Eleveurs, bergers, techniciens du parc, guides de haute-montagne, gardien de refuge, cameramen, monteurs… L’idée connexe de ce projet c’est aussi de rencontrer des personnes, des métiers autour d’une structure partagée: le parc national des Ecrins. Ceci afin de prendre conscience de l’interdépendance des acteurs, des ressources et des aléas climatiques, mais aussi d’apporter quelques éléments de réflexion à la construction du parcours d’orientation des élèves.
Ce suivi au plus proche des glaciers doit vraiment passionner vos élèves. Quels sont les retours des lycéens ?
Sourires, satisfactions, étonnements ont parcouru les visages du groupe. Certains ont regretté de ne pouvoir en faire plus sur le terrain en voyant la barre des Ecrins ou le Pelvoux.
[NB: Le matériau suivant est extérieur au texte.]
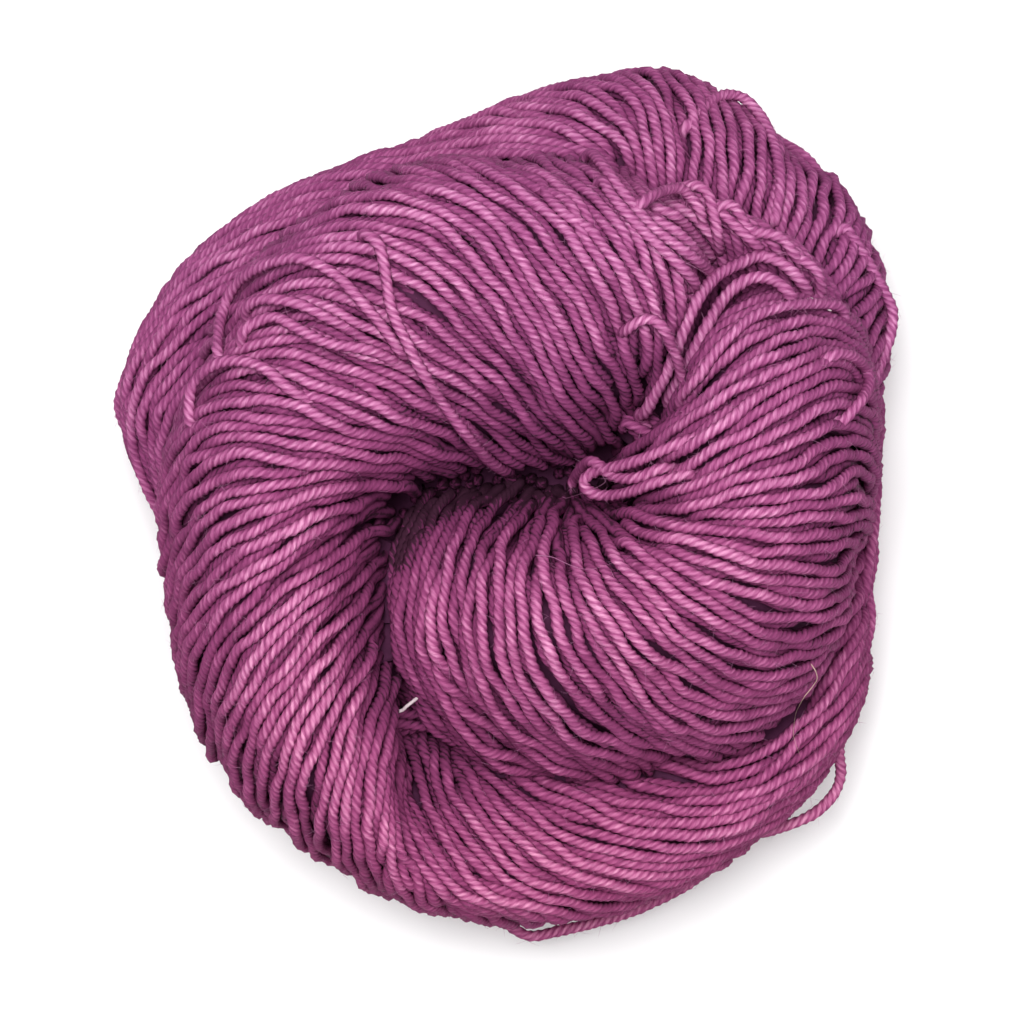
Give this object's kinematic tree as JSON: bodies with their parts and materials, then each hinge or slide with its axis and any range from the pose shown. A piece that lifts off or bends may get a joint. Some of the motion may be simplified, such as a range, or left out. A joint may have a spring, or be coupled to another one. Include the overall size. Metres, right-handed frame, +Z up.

L’heure est au travail sur les données fournies par le parc des Ecrins et à entendre les élèves, elles ont du sens maintenant.
Vous êtes également suivis dans votre projet par une équipe de tournage avec la cinémathèque de montagne. Ceci contribue sans doute à l’exceptionnalité de l’aventure. Quelques mots sur ce film en préparation ?
L’équipe de la cinémathèque d’images de montagne emmenée par Gilles Charensol le réalisateur, Christophe Rosanvallon et Valérie Bonfé, participe au projet depuis le début. L’idée du film est de témoigner du travail réalisé sur le terrain. Les élèves ont appris comment construire un scénario et une interview. Ce film-reportage, actuellement en montage, sera projeté aux » 7èmes rencontres de la cinémathèque de Montagne à Gap vendredi 13 novembre 2015″. Ce sera l’occasion de toucher un plus large public sur ce thème, composé pour cette avant-séance de 1000 élèves des Hautes-Alpes. Le groupe du projet sera là bien sûr pour présenter!
La COP21 approchant, comment comptez-vous suivre la conférence ?
C’est un rendez-vous médiatique. Sur le temps de l’AP nous avons prévu des échanges sur les sujets qui seront traités dans les médias. Les élèves ont maintenant pris conscience de l’origine des données qui s’agrègent pour appuyer les discussions autour du changement climatique. Nul doute que nos échanges scientifiques se feront plus citoyens à l’approche de la conférence COP21.